Essence told me, “You gotta keep going, sis. We are the movement.” I felt that in my bones. We are not only remembering those who died. We are carrying forward the dreams they did not get to finish.
Somewhere between the road trip, the pageant lights, the warm kitchens, the crowded dressing rooms, and the quiet conversations in Kansas City, I began to understand something new about TDOR. Trans Day of Remembrance is not only about honoring the people we lost. It is also about giving our community their flowers while they can still smell them. That understanding came through all my senses. It lived in the sound of laughter echoing down an Airbnb hallway. It lived in the smell of onions and garlic and chicken frying in a kitchen full of women preparing themselves to step out into the world. It lived in the warmth of someone brushing past me while adjusting their hair. It lived in the sight of familiar faces showing up, even when they were worn down. Remembering our people is not separate from protecting our people.
So I return to that question. What does it mean to bring your people with you? It means building spaces where we feel safe. It means creating futures where young trans people can imagine themselves growing old. It means honoring our elders while they are still here to hear their praise. It means choosing love, care, and connection with intention.

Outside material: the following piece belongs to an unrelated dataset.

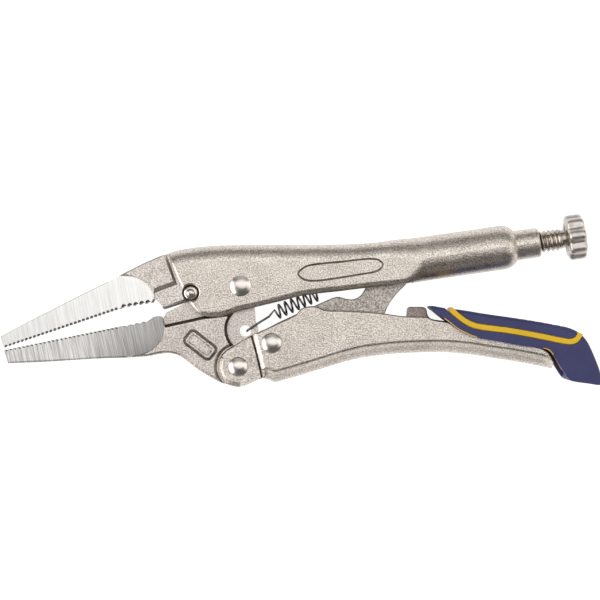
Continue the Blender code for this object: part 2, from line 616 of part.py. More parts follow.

When I walk into a room, I do not walk in alone. I carry my people. I carry their courage. I carry their laughter. I carry their wisdom. I carry their unfinished dreams. I carry the sound of their joy and the shape of their resilience. They carried me first. Now I carry them.
We remember them.
We celebrate us.
We keep going.
And in all of this, I realized that Trans Day of Remembrance is not just about who we lost, but who we do not want to lose.